Paul ‘Pillar’ Caffrey was a man who operated largely in the shadows of the inter-county scene. He had played a bit with Dublin in the 1980s but was best known at the end of 2004 as the garda JLO (junior liaison officer) who had led his club Na Fianna to an All-Ireland club final in 2000 and for his cameo as boss in 2002 when Tommy Lyons suffered his health scare before the All-Ireland quarter-final against Donegal. Caffrey had been an able assistant to Lyons, working largely on Dublin’s defensive drills, quietly and efficiently in the manner of a coach who knew his place in the pecking order.

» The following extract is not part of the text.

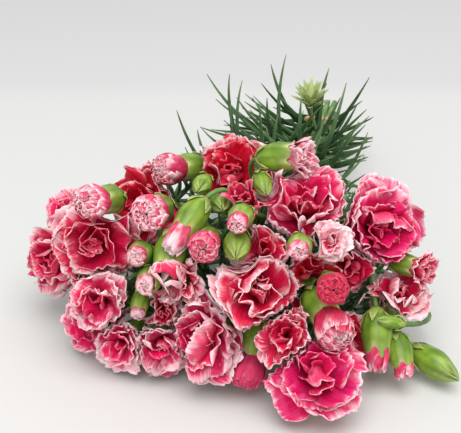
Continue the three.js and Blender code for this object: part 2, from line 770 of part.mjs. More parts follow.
function whorlSheet(head, whorl, room, dice) {
  const points = [dishPoint(head, whorl, 0, 0, 0, whorl.length)];
  const faces = [];
  const start = dice() * 2 * Math.PI;
  const turn = 2 * Math.PI / whorl.count;
  const marks = PETAL_MARKS.length;
  for (let k = 0; k < whorl.count; k += 1) {
    const angle = start + (k + 0.25 * (dice() - 0.5)) * turn;
    const long = whorl.length * (0.9 + 0.2 * dice());
    const wave = whorl.wave * (0.7 + 0.6 * dice()) * (dice() < 0.5 ? -1 : 1);
    points.push(dishPoint(head, whorl, start + (k - 0.5) * turn, 0, NOTCH_AT, whorl.length));
    PETAL_MARKS.forEach(([u, v], i) => {
      const point = dishPoint(head, whorl, angle, u, v, long);
      points.push(point.addScaledVector(head.axis, wave * EDGE_WAVE[i]));
    });
    const notch = 1 + k * (marks + 1);
    const next = 1 + ((k + 1) % whorl.count) * (marks + 1);
    const [low, lowEdge, highEdge, high] = PETAL_MARKS.map((mark, i) => notch + 1 + i);
    faces.push(0, notch, next, notch, low, high, notch, high, next);
    faces.push(low, lowEdge, highEdge, low, highEdge, high);
  }
  points.forEach((point) => pressIn(point, room));
  return thicken(points, faces, PETAL_THICK);
}

// Gives a surface its thickness: both sides split alike, and a wall along its open edge.
function thicken(points, faces, thickness) {
  const surface = new THREE.BufferGeometry().setFromPoints(points);
  surface.setIndex(faces);
  surface.computeVertexNormals();
  const normal = surface.attributes.normal;
  const shell = [];
  [0.5, -0.5].forEach((half) => points.forEach((point, i) => {
    const out = vec(normal.getX(i), normal.getY(i), normal.getZ(i));
    shell.push(point.clone().addScaledVector(out, half * thickness));
  }));
  const edges = new Set();
  const corners = [];
  const count = points.length;
  for (let f = 0; f < faces.length; f += 3) {
    const [a, b, c] = faces.slice(f, f + 3);
    corners.push(a, b, c, count + a, count + c, count + b);
    [[a, b], [b, c], [c, a]].forEach((edge) => edges.add(edge.join()));
  }
  edges.forEach((edge) => {
    const [a, b] = edge.split(',').map(Number);
    if (edges.has([b, a].join())) return;
    corners.push(a, count + b, b, a, count + a, count + b);
  });
  const geometry = new THREE.BufferGeometry().setFromPoints(shell);
  geometry.setIndex(corners);
  return toSolid(geometry);
}

// Whorls from the flat outer petals to the upright ones round the throat, as parts of the bloom's width.
const WHORLS = [
  { count: 5, tiltFrom: 62, tiltTo: 100, length: 0.54, width: 0.26, height: 0.05, cup: 0.1, wave: 1.8 },
  { count: 4, tiltFrom: 50, tiltTo: 62, length: 0.44, width: 0.2, height: 0.12, cup: 0.15, wave: 1.6 },
];
const SMALL_BLOOM = 33;

function sizedWhorl(whorl, size, dice) {
  return {
    count: size < SMALL_BLOOM ? whorl.count - 1 : whorl.count,
    tiltFrom: rad(whorl.tiltFrom + 5 * (dice() - 0.5)),
    tiltTo: rad(whorl.tiltTo + 8 * (dice() - 0.5)),
    length: whorl.length * size,
    width: whorl.width * size,
    height: whorl.height * size,
    cup: whorl.cup,
    wave: whorl.wave,
  };
}

// The tight heart: upright petals round the throat, as a rim that runs out and in round a raised middle.
// Each ring gives how far along the axis it is, how wide, and how much every other corner is lower
// and wider.
const HEART_RINGS = [[0, 0.42, 0, 0], [0.86, 0.8, 0.16, 0.34], [0.62, 0.36, 0, 0.1], [1, 0.2, 0.06, 0]];
const HEART_SIDES = 6;
const HEART_TWIST = 0.35;
const HEART = { tall: 0.34, wide: 0.2 };
const TUFT = { tall: 0.72, wide: 0.52 };

function heartSolid(head, tall, wide, turned) {
  const last = HEART_RINGS.length - 1;
  const [side, over] = squareTo(head.axis);
  const plain = new THREE.CylinderGeometry(1, 1, 1, HEART_SIDES, last);
  return toSolid(reshape(plain, (x, y, z) => {
    const i = Math.round((y + 0.5) * last);
    const [along, size, drop, spread] = HEART_RINGS[i];
    const corner = Math.round(Math.atan2(z, x) / (2 * Math.PI) * HEART_SIDES);
    const lower = corner % 2 === 0 ? 0 : 1;
    const angle = -corner * 2 * Math.PI / HEART_SIDES + turned + HEART_TWIST * i;
    const reach = Math.hypot(x, z) * wide * (size + lower * spread);
    return head.rim.clone()
      .addScaledVector(head.axis, GAP + tall * (along - lower * drop))
      .addScaledVector(side, reach * Math.cos(angle))
      .addScaledVector(over, reach * Math.sin(angle));
  }));
}

function makeBloom(head, blooms, wires, neighbours, dice) {
  const room = { ...bloomWalls(head, blooms), bars: barsNear(head, wires) };
  const solids = [heartSolid(head, HEART.tall * head.size, HEART.wide * head.size, dice())];
  WHORLS.forEach((whorl) => solids.push(whorlSheet(head, sizedWhorl(whorl, head.size, dice), room, dice)));
  let bloom = fuse(solids);
  const pressed = pressedRoom(head, room);
  bloom = pressed.reduce((rest, wall) => rest.trimByPlane(wall.normal, wall.offset), bloom);
  return cutClear(aboveTable(bloom), neighbours);
}

function pressedRoom(head, room) {
  return room.walls.slice(1).map((wall) => ({
    normal: wall.normal.clone().negate().toArray(),
    offset: -(wall.normal.dot(room.heart) + wall.limit),
  }));
}

// An opening bud's petals: a ruffled tuft standing out of the calyx, and the plain room that it fills.
const ROOM_SIDES = 8;

function makeTuft(head, dice) {
  return heartSolid(head, TUFT.tall * head.size, TUFT.wide * head.size, dice());
}

function tuftRoom(head) {
  const rings = [[0, 0.42], [0.5, 1.1], [0.9, 1.1], [1, 0.7]].map(([along, size]) => ({
    point: head.rim.clone().addScaledVector(head.axis, GAP + along * TUFT.tall * head.size),
    radius: size * TUFT.wide * head.size,
  }));
  return bar(rings, ROOM_SIDES, GAP);
}

// A closed bud's furled petals: a short blunt cone, each ring with how far along and how wide it is.
const FURL_RINGS = [[0, 0.36], [0.17, 0.35], [0.34, 0.24], [0.42, 0.1]];

function makeFurl(head, grow = 0) {
  const rings = FURL_RINGS.map(([along, size]) => ({
    point: head.rim.clone().addScaledVector(head.axis, GAP + along * head.size),
    radius: size * head.size,
  }));
  return bar(rings, FURL_SIDES, grow);
}

// The band round the stems, and what it is stretched over
function makeBand() {
  const half = 1.5 * STEM_PITCH + STEM_RADIUS + GAP;
  const tall = 2 * ROW_RISE * STEM_PITCH + 2 * (STEM_RADIUS + GAP);
  const ring = (grow) => {
    const outline = new THREE.Shape();
    const r = STEM_RADIUS + GAP + grow;
    const x = half + grow;
    const low = -grow;
    const high = tall + grow;
    outline.moveTo(-x + r, low);
    outline.lineTo(x - r, low);
    outline.absarc(x - r, low + r, r, -Math.PI / 2, 0, false);
    outline.absarc(x - r, high - r, r, 0, Math.PI / 2, false);
    outline.absarc(-x + r, high - r, r, Math.PI / 2, Math.PI, false);
    outline.absarc(-x + r, low + r, r, Math.PI, 1.5 * Math.PI, false);
    return outline;
  };
  const outline = ring(BAND_THICK);
  outline.holes.push(ring(0));
  const extrusion = { depth: BAND_WIDTH, bevelEnabled: false, curveSegments: 2 };
  const geometry = new THREE.ExtrudeGeometry(outline, extrusion);
  geometry.rotateX(Math.PI / 2);
  geometry.translate(MIDDLE_X, TIE_Y + 0.5 * BAND_WIDTH, BAND_THICK);
  return toSolid(geometry);
}

// Building the bunch

function makeMesh(name, solid, look) {
  const mesh = new THREE.Mesh(toGeometry(cleaned(solid)), new THREE.MeshStandardMaterial(look));
  mesh.name = name;
  return mesh;
}

function buildBunch() {
  const sprays = SPRAYS.map((spray) => ({ ...spray, heads: spray.heads.map(measureHead) }));
  const heads = sprays.flatMap((spray) => spray.heads);
  const blooms = heads.filter((head) => head.kind === 'bloom');
  const dice = makeDice(SEED);
  const wires = layWires(sprays);
  settle(wires);
  const leaves = growLeaves(wires, dice);

  const bunch = new THREE.Group();
  const made = [];
  const keep = (name, solid, fat, look) => {
    bunch.add(makeMesh(name, solid, look));
    made.push(...fat.map((item) => ({ name, fat: item })));
  };

  const band = makeBand();
  keep('rubber_band', band, [band], RUBBER);
  sprays.forEach((spray, number) => {
    const parts = sprayParts(wires, leaves, number);
    const solid = cutClear(aboveTable(fuse(parts.map((part) => part(0)))), made);
    keep(spray.name, solid, parts.map((part) => part(GAP)), GREEN);
  });

  heads.filter((head) => head.kind === 'bud').forEach((head) => {
    const furl = cutClear(aboveTable(makeFurl(head)), made);
    keep(head.name, furl, [makeFurl(head, GAP)], PINK);
  });
  heads.filter((head) => head.kind === 'opening').forEach((head) => {
    const tuft = cutClear(aboveTable(makeTuft(head, dice)), made);
    keep(head.name, tuft, [tuftRoom(head)], PINK);
  });
  blooms.forEach((head) => {
    const bloom = makeBloom(head, blooms, wires, made, dice);
    bunch.add(makeMesh(head.name, bloom, RED));
  });

  const middle = new THREE.Box3().setFromObject(bunch).getCenter(vec(0, 0, 0));
  bunch.position.set(-toGrid(middle.x), -toGrid(middle.y), 0);
  return bunch;
}

const bunch = buildBunch();

export default bunch;
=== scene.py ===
# %% [markdown]
# # A bunch of spray carnations
# The bunch lies on a table: ruffled crimson and pink heads in front, leafy stems behind them. The packed
# solids give the frame, and this lesson dresses them with fine petals, calyces, leaves and materials.
# The frame is loaded first, and its outline is kept, because the fine pieces have to stay inside it.

# %% Load the frame
import math
import bmesh
import bpy
import numpy as np
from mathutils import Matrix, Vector


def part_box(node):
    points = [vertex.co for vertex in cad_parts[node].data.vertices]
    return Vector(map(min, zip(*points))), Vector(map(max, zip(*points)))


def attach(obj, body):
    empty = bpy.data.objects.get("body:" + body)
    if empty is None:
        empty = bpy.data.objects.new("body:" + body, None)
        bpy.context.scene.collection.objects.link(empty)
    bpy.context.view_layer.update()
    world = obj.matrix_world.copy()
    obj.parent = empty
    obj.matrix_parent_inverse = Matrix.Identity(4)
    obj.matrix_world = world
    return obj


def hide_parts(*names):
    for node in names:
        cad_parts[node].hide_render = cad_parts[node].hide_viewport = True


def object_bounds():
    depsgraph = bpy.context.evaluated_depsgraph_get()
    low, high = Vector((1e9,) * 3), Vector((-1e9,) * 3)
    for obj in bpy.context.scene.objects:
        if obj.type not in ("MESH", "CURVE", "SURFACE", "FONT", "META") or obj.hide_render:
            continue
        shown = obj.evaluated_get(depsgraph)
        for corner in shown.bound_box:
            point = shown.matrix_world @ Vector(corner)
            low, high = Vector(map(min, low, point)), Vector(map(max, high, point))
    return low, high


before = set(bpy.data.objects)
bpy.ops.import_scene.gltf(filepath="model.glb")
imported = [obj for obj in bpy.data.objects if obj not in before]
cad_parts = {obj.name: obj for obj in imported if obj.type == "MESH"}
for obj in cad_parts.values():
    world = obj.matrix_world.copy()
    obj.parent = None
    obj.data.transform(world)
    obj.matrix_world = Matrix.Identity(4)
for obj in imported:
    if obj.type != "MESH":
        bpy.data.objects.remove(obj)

solid_low, solid_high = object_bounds()
print("solids reach from", [round(v, 4) for v in solid_low], "to", [round(v, 4) for v in solid_high])

# %% [markdown]
# ## Where every head is
# The heads stand in the same places as in the solids. Each spray names its stem's place in the bundle,
# then its heads: the first one is the stem's tip. A head is given by its name, its kind, the place of
# its face in millimetres, its turn and lift in degrees, its width, and how pink it is (0 is crimson).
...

In November 2004, following O’Dwyer’s rebuff, Pillar was invited to put together his team to take Dublin forward. It was, after the dalliance with Micko, a conservative appointment. Some of the squad were consulted – unofficially – prior to the appointment, and were thought to be lukewarm at best. He had worked with those players for three mixed years, had watched his relationship with the Na Fianna players deteriorate somewhat in and around 2003 when they felt he wasn’t pushing their cause for selection. But it took just one meeting for him to change the minds of the squad.

‘Funny, when I heard Pillar got the job, myself anyway and a lot of the lads thought, “Aw, for Jesus’ sake, this is going to be the same again now,” ’ says Shane Ryan. ‘He was doing his job as a selector and backing up Tommy in everything.